O lançamento do ESX visa também dar aos cidadãos etíopes a oportunidade de participarem diretamente nas perspetivas económicas do seu país. Nas economias avançadas, os indivíduos participam frequentemente no mercado de ações através de fundos mútuos, fundos negociados em bolsa e propriedade direta de ações. No entanto, nos mercados emergentes, a taxa de participação dos cidadãos tende a ser insuficiente devido à limitada inclusão financeira.
Sile admite que a jornada para encorajar os etíopes a participarem nos mercados de capitais nascentes do país será provavelmente um processo lento e desigual, dado o vasto número de pessoas no país que ainda não têm acesso a serviços bancários formais.
Um inquérito do Banco Mundial publicado em 2021 mostra que cerca de 30,5% dos adultos na Etiópia tinham uma conta numa instituição financeira formal em 2018/19. Embora se trate de uma melhoria em relação aos 21,8% registados em 2015/16, o nível de inclusão financeira na Etiópia ainda é insignificante em comparação com vizinhos como o Quénia, onde 90% da população adulta tem acesso a serviços financeiros formais.
A Etiópia deve também dar prioridade aos investimentos em tecnologia e inovação para que as suas ambições de criar um mercado de capitais competitivo sejam bem sucedidas. Isto inclui investimentos na tecnologia e nas infra-estruturas de mercado subjacentes à bolsa, tais como plataformas de negociação, sistemas de compensação e liquidação e mecanismos de divulgação de informação.

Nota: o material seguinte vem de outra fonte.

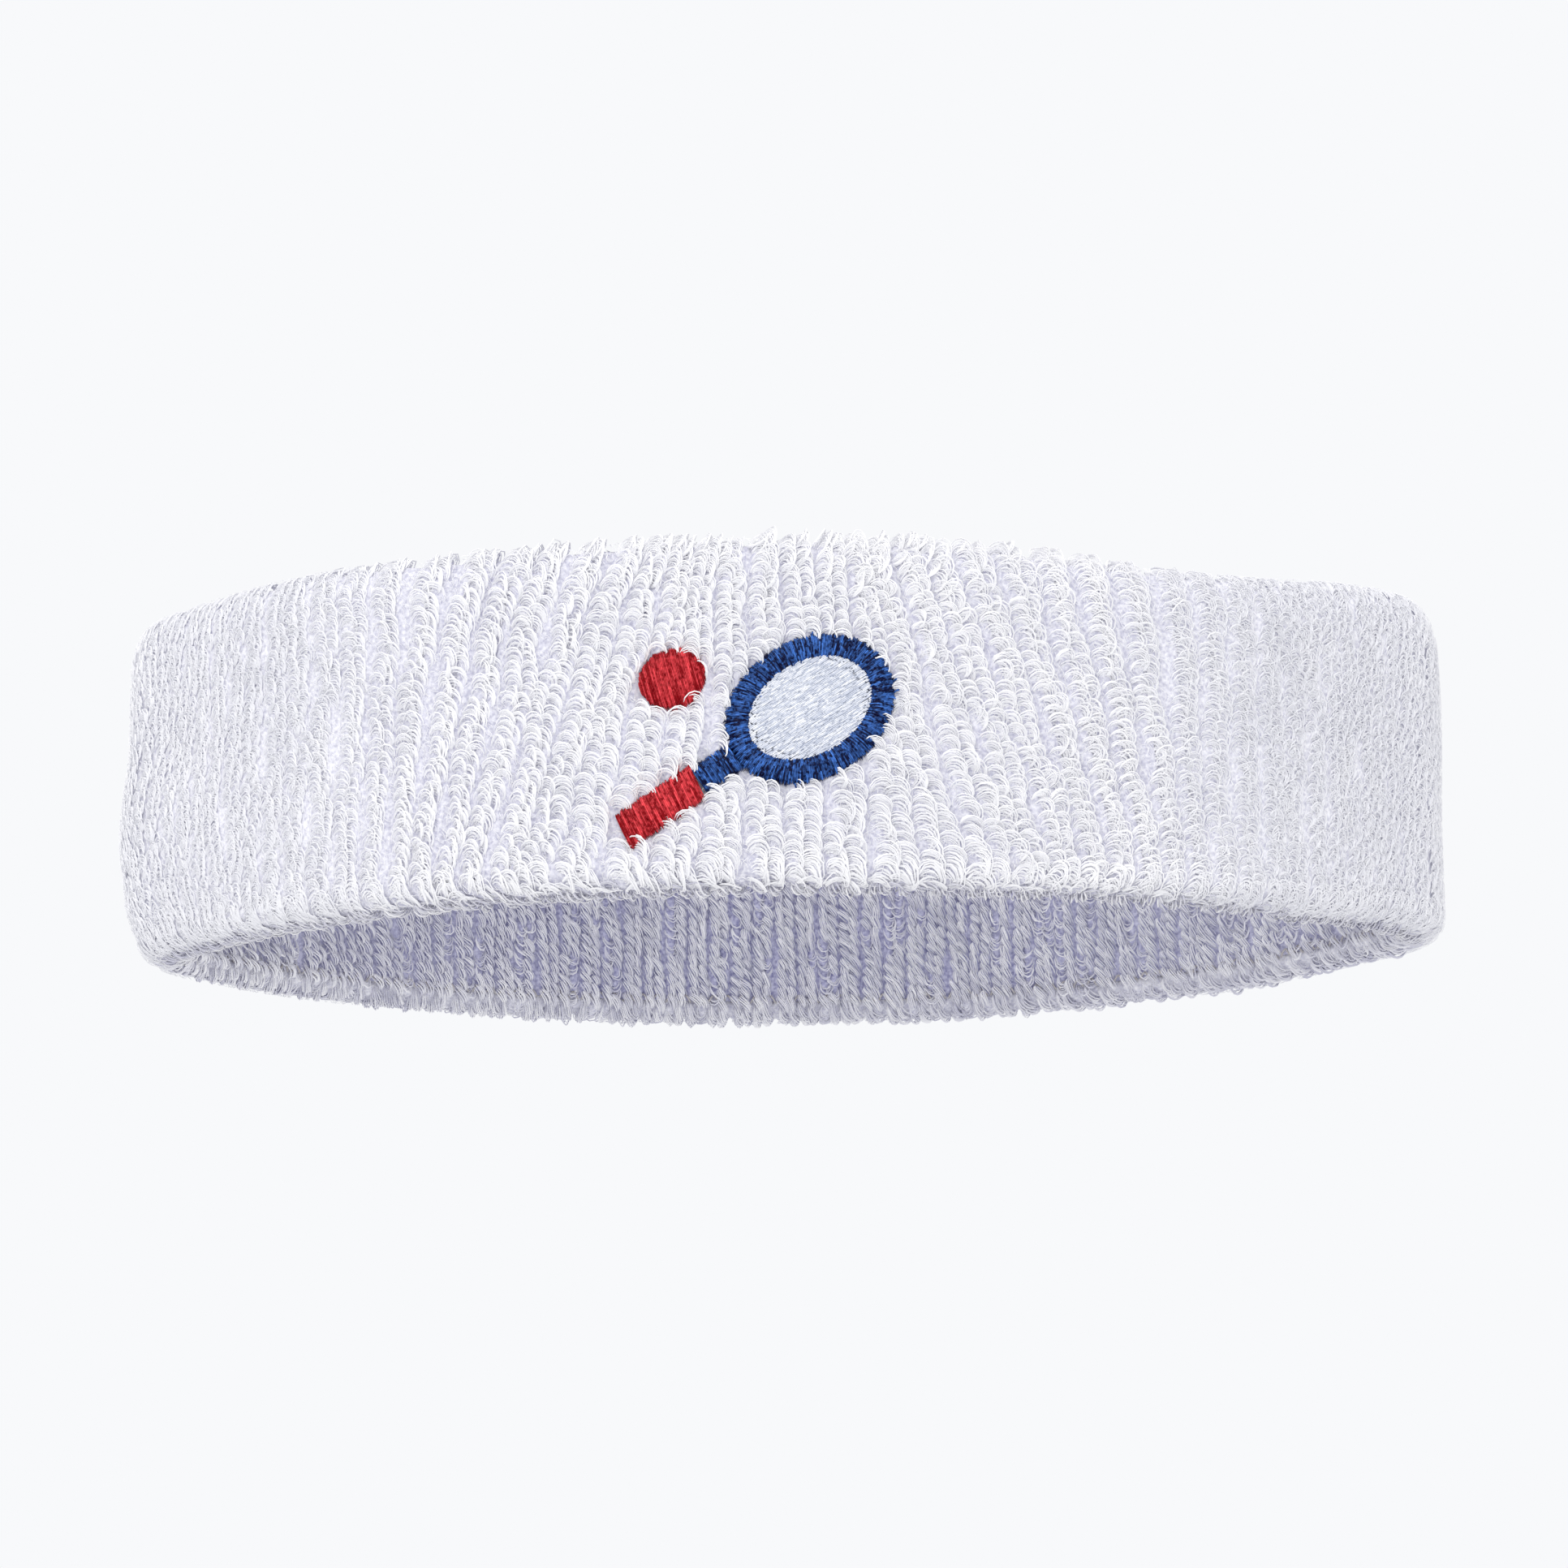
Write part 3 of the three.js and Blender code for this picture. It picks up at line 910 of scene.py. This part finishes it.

Na fase inicial da sua atividade, o ESX deverá acolher a cotação de pelo menos 50 empresas. Esta lista é largamente apoiada pelo fundo soberano do país, o EIH, que planeia oferecer participações minoritárias em empresas públicas não identificadas da sua carteira. Prevê-se também que a bolsa lance a negociação de ações, derivados, títulos de dívida e contratos de câmbio.
Um obstáculo significativo que pode potencialmente dificultar o crescimento da bolsa é a escassez de intervenientes-chave no sector financeiro do país, incluindo corretores de bolsa, consultores de investimento, gestores de fundos e depositários. No entanto, à medida que a nova bolsa se torna operacional, espera-se que a procura destes serviços aumente, o que poderá estimular o crescimento nestas áreas críticas nos próximos anos.

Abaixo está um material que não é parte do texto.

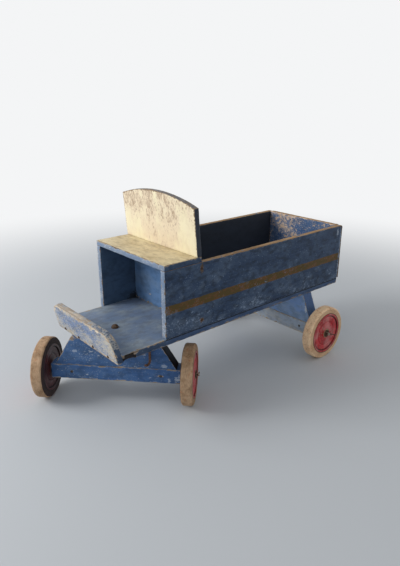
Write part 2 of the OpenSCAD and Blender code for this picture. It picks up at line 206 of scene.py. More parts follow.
def painted_pine(name, coat, faded, ground, wood=("A39486", "6F6256"), worn_mm=1.5, patch_mm=14,
                 sound=0.86, flecks=((6, 4, 0.64, 0.5),), scratches=0.4, soil=0.25,
                 dirt="20262E", heavier=(), stripe=None, plugs=(), knocks=()):
    """Pine under old brushed oil paint. The eye sees a dull sheen with fine brush lines,
    small pale flecks and scratches, and bare grey-brown wood on the arrises and in patches.
    sound is how much wear the coat stands before the wood shows. Each row of flecks is their
    length and width in millimetres, the wear at which they start, and how plain they are.
    Each row of heavier is an axis, the places along it between which the wear grows, and by
    how much. A stripe is its colour, its lower and upper edge, and what it has browned to.
    plugs and knocks are places and their reach along each axis: at a plug the coat broke to
    the wood, at a knock it is marked with the colour of that row."""
    material, add, shader = start_material(name)
    here = add("TexCoord", result="Object")
    place = add("Attribute", attribute_name="grain_place", result="Vector")
    arris = add("Attribute", attribute_name="arris_mm", result="Fac")

    # Growth rings cut at a flat angle stand about 6 mm apart, brush lines about 2.5 mm. A row
    # is how many there are to the metre along and across the wood, how far the pattern is
    # moved, its detail, its roughness and how much it swirls.
    grain, brush, cloud, smudge, patch, ragged, *spots = [
        add("TexNoise", add("Mapping", place, Scale=(along, across, across), Location=moved),
            Scale=1.0, Detail=detail, Roughness=roughness, Distortion=swirl)
        for along, across, moved, detail, roughness, swirl in (
            (13, 165, (0, 0, 0), 6, 0.6, 0.5),
            (9, 400, (3, 1, 2), 3, 0.55, 0),
            (9, 17, (7, 5, 1), 5, 0.62, 0),
            (38, 60, (2, 9, 6), 4, 0.6, 0),
            (650 / patch_mm, 1000 / patch_mm, (1, 8, 4), 9, 0.62, 0),
            (150, 300, (5, 5, 2), 6, 0.65, 0),
            *[(1000 / length, 1000 / width, (length, 3, 9), 5, 0.6, 0)
              for length, width, *_ in flecks])]

    # Scratches are drawn 1.5 mm wide, coarser than real, so that they show
    marks = []
    for turn, moved in (((0.4, 0.75, 0.8), (3, 6, 2)), ((-0.5, -0.85, -0.7), (8, 1, 5))):
        turned = add("Mapping", place, Rotation=turn)
        turned = add("Mapping", turned, Scale=(45, 420, 420), Location=moved)
        mark = add("TexNoise", turned, Scale=1.0, Detail=1, Roughness=0.55)
        marks.append(add("MapRange", mark, 0.70, 0.76, **SOFT))
    lines = add("Math", add("Math", *marks, **LARGER),
                add("MapRange", smudge, 0.45, 0.60, **SOFT), **TIMES)

    # Where paint is gone: in bites along the arrises, and in patches that gather
    wear = add("Math", add("Math", cloud, 0.5, **MINUS), 0.5, **TIMES)
    for axis, low, high, amount in heavier:
        more = add("SeparateXYZ", here, result=axis)
        more = add("MapRange", more, low, high, 0.0, amount, **SOFT)
        wear = add("Math", wear, more, **PLUS)
    reach = add("Math", add("MapRange", smudge, 0.36, 0.62, 0.1, 1.5, **SOFT),
                add("MapRange", patch, 0.38, 0.62, 0.2 * worn_mm, 1.8 * worn_mm, **SOFT), **TIMES)
    inside = add("Math", arris, reach, **MINUS)
    wearing = add("Math", patch, wear, **PLUS)
    bare = add("Math", add("MapRange", inside, 0.35, -0.35, **SOFT),
               add("MapRange", wearing, sound, sound + 0.02, **SOFT), **LARGER)
    ragged = add("Math", add("Math", ragged, 0.5, **MINUS), 3.5, **TIMES)
    for plug in plugs:
        bare = add("Math", bare, broken_at(add, here, ragged, *plug), **LARGER)
    rim = add("Math", add("MapRange", inside, 1.3, 0.2, **SOFT),
              add("MapRange", wearing, sound - 0.035, sound, **SOFT), **LARGER)

    fading = add("Math", cloud, add("Math", wear, 0.7, **TIMES), **PLUS)
    paint = layered(add, coat, (fading, 0.38, 0.66, 1.0, faded), (brush, 0.30, 0.72, 0.4, faded),
                    (smudge, 0.56, 0.34, soil, dirt))
    if stripe:
        # Painted by hand, so its edges wander by a few millimetres and its coat wore thin
        colour, low, high, browned = stripe
        colour = layered(add, colour, (smudge, 0.44, 0.60, 1.0, browned))
        wander = add("Math", add("Math", patch, 0.5, **MINUS), 6 * MM, **TIMES)
        height = add("Math", add("SeparateXYZ", here, result="Z"), wander, **PLUS)
        band = add("Math", add("MapRange", height, low - 0.6 * MM, low + 0.6 * MM, **SOFT),
                   add("MapRange", height, high + 0.6 * MM, high - 0.6 * MM, **SOFT), **TIMES)
        held = add("Math", patch, add("Math", brush, 0.3, **TIMES), **PLUS)
        held = add("MapRange", held, 0.86, 0.76, **SOFT)
        paint = add("Mix", add("Math", band, held, **TIMES), paint, colour, **COLOURS)
    for spot, (_, _, level, plain) in zip(spots, flecks):
        spot = add("Math", spot, wear, **PLUS)
        paint = layered(add, paint, (spot, level, level + 0.07, plain, ground))
    marked = [(broken_at(add, here, ragged, centre, size), KNOCK_SHARE, colour)
              for centre, size, colour in knocks]
    for pattern, most, colour in (*marked, (lines, scratches, ground),
                                  (rim, RIM_SHARE, ground)):
        share = add("Math", pattern, most, **TIMES)
        paint = add("Mix", share, paint, colour, **COLOURS)

    timber = layered(add, wood[0], (grain, 0.36, 0.64, 1.0, wood[1]),
                     (smudge, 0.60, 0.35, 0.6, wood[1]))
    dull = add("Math", add("MapRange", cloud, 0.3, 0.7, 0.42, 0.60, **SOFT),
               add("Math", bare, 0.86, **TIMES), **LARGER)
    # The coat is about 0.2 mm thick; the wood's softer rings lie about 0.1 mm lower
    height = add("Math", add("Math", 1.0, bare, **MINUS), 0.55, **TIMES)
    for pattern, amount in ((brush, 0.16), (grain, 0.25), (lines, -0.12)):
        raised = add("Math", pattern, amount, **TIMES)
        height = add("Math", height, raised, **PLUS)
    # Chalked paint with dirt in it throws back less light than a fresh coat
    feed(shader, {"Base Color": add("Mix", bare, paint, timber, **COLOURS),
                  "Roughness": dull, "IOR": 1.48, "Specular IOR Level": 0.2,
                  "Normal": add("Bump", Height=height, Distance=0.5 * MM, Strength=0.9)})
    return material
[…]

O contexto macroeconómico da Etiópia pode revelar-se um ponto de atrito para alguns investidores. A moeda do país, o birr, tem registado uma desvalorização a longo prazo em relação às principais moedas internacionais, nomeadamente o dólar americano. Este desafio tem sido exacerbado pela persistente escassez de divisas estrangeiras. A economia da Etiópia também tem sido afetada por secas persistentes e pela guerra civil de 2020-2022 entre o governo etíope e a Frente de Libertação de Tigray, que custou centenas de milhares de vidas e afetou as relações com os Estados Unidos e outras nações ocidentais. A Etiópia perdeu a elegibilidade para tratamento preferencial ao abrigo da Lei do Crescimento e Oportunidades para África (AGOA) dos EUA, isenta de tarifas, em janeiro de 2022, devido à sua conduta na guerra.

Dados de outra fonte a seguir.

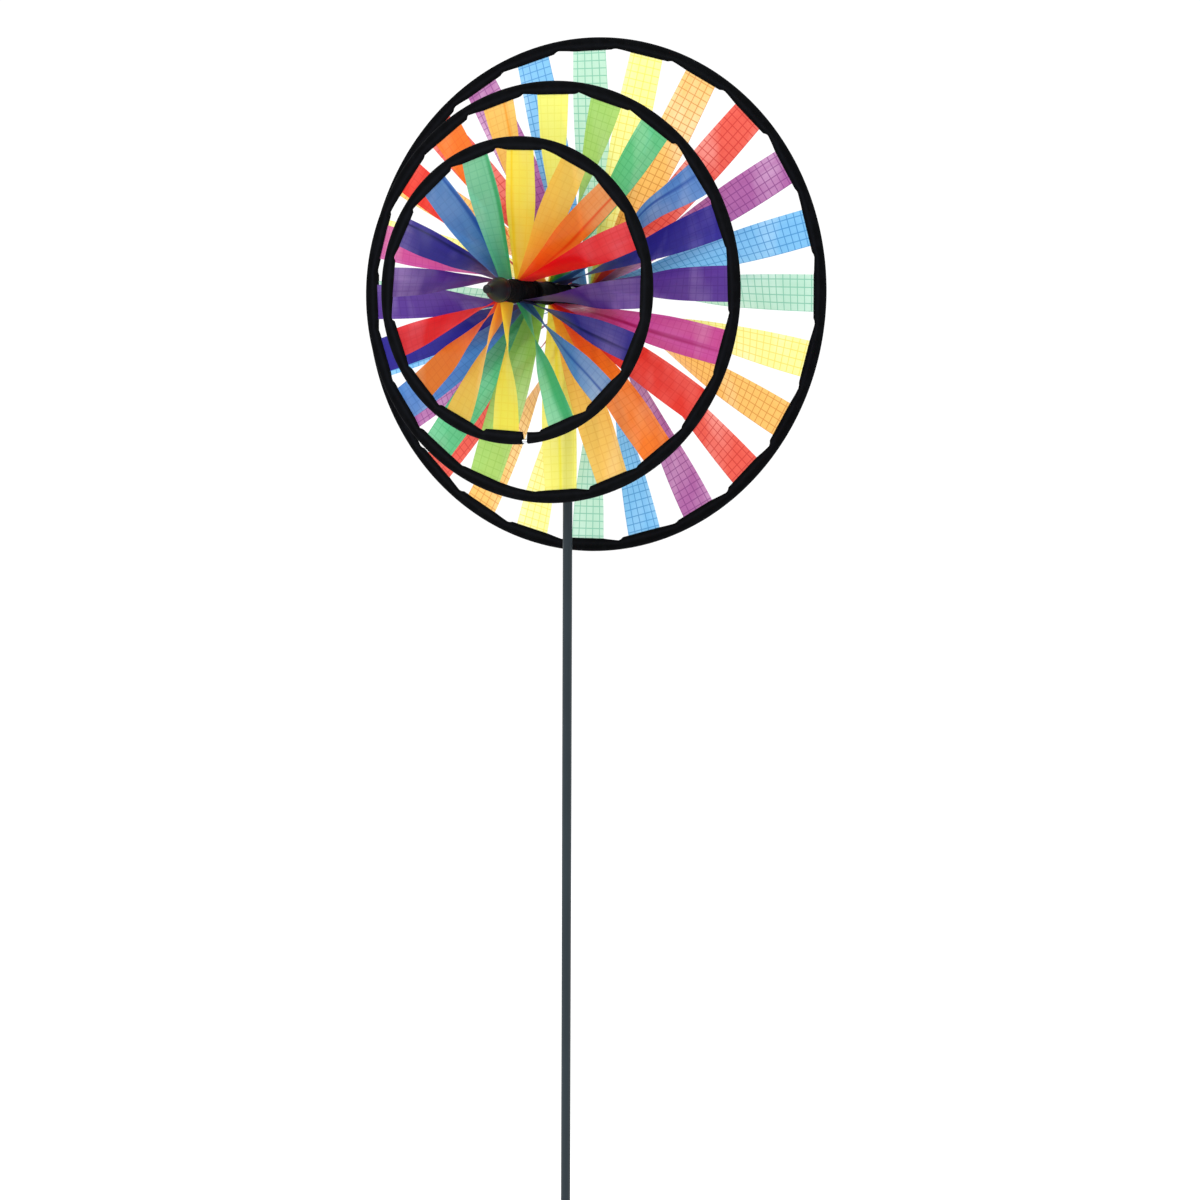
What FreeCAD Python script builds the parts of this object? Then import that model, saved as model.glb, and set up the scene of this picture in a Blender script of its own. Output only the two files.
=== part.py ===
"""Three-wheel ribbon wind spinner on a pole, as a parametric FreeCAD document.

Frame: origin at the pole's lower end, +Z up along the pole, the wheels' front faces -Y.
Each wheel is drawn in a frame of its own, x to the right, y up and z towards the front,
and stands in the row frame by its Placement. All lengths are in millimetres, angles in degrees.
"""
import FreeCAD, Part
import math
import os
from FreeCAD import Placement, Rotation, Vector
import Sketcher

doc = FreeCAD.newDocument("wind_spinner")

# ---------------------------------------------------------------- driving dimensions
DIMENSIONS = {
    # pole and its pivot
    "axle_height": 825.0,
    "pole_radius": 3.25,
    "point_length": 28.0,
    "point_radius": 0.8,
    "spigot_radius": 3.0,
    "spigot_top": 150.0,
    "pivot_radius": 1.5,
    "pivot_depth": 8.0,
    "pivot_rise": 2.5,
    # tee connector and axle
    "axle_radius": 2.0,
    "running_fit": 0.06,
    "end_play": 0.3,
    "tee_wall": 2.2,
    "tee_web": 1.6,
    "tee_shoulder": 0.5,
    "socket_depth": 24.0,
    "tee_round": 0.6,
    # small pieces on the axle
    "washer_thickness": 1.0,
    "washer_radius": 4.4,
    "bead_length": 4.3,
    "bead_radius": 4.6,
    "nose_length": 18.7,
    "nose_skirt": 5.0,
    "nose_radius": 8.2,
    "nose_tip_radius": 2.8,
    "nose_bore": 12.0,
    "nose_round": 1.4,
    "rear_cap_length": 13.0,
    "rear_cap_skirt": 7.0,
    "rear_cap_radius": 6.2,
    "rear_cap_tip_radius": 3.4,
    "rear_cap_bore": 9.0,
    # hubs
    "hub_wall": 2.2,
    "band_thickness": 3.4,
    "small_hub_length": 39.0,
    "medium_hub_length": 46.0,
    "large_hub_length": 46.0,
    "seam_allowance": 0.5,
    # rims
    "hoop_radius": 1.0,
    "hoop_joint_gap": 0.5,
    "ferrule_wall": 0.45,
    "ferrule_length": 24.0,
    "ferrule_slack": 0.1,
    "sleeve_width": 8.5,
    "sleeve_fabric": 0.45,
    "sleeve_gap": 3.4,
    # wheels
    "small_radius": 100.0,
    "medium_radius": 140.0,
    "large_radius": 175.0,
    # ribbons
    "small_ribbon_width": 19.5,
    "medium_ribbon_width": 23.5,
    "large_ribbon_width": 24.5,
    "ribbon_thickness": 0.3,
    "ribbon_clearance": 0.15,
    "fan_share": 0.42,
    "quarter_turn": 90.0,
}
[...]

O Gabinete de Assuntos Africanos do Governo dos EUA afirmou, em novembro de 2023, que “os conflitos internos da Etiópia complicaram a busca da paz e da estabilidade e criaram um ambiente propício à proliferação de violações dos direitos humanos”.
Mas foi assinado um acordo de paz para pôr fim à guerra em novembro de 2022 e o FMI prevê um crescimento de 6,2% este ano.
Os fundamentos económicos do país – incluindo uma população de 120 milhões de pessoas e uma demografia jovem – encorajaram os funcionários de Adis Abeba a continuar com as reformas orientadas para o mercado.
“O ESX faz parte de um programa mais vasto de transformação económica e de liberalização, que se centra atualmente no sector dos serviços financeiros, na sequência da liberalização inicial das telecomunicações e da entrada da Safaricom no mercado”, observa Sile.
Como parte destas reformas para promover a participação estrangeira na economia, a Etiópia está atualmente a alterar a legislação existente para abrir o sector retalhista do país, que era anteriormente gerido apenas por locais. A Etiópia pretende também aprovar legislação que permita aos estrangeiros possuir bens imobiliários, como parte do plano mais vasto do país para abrir a economia e atrair investidores.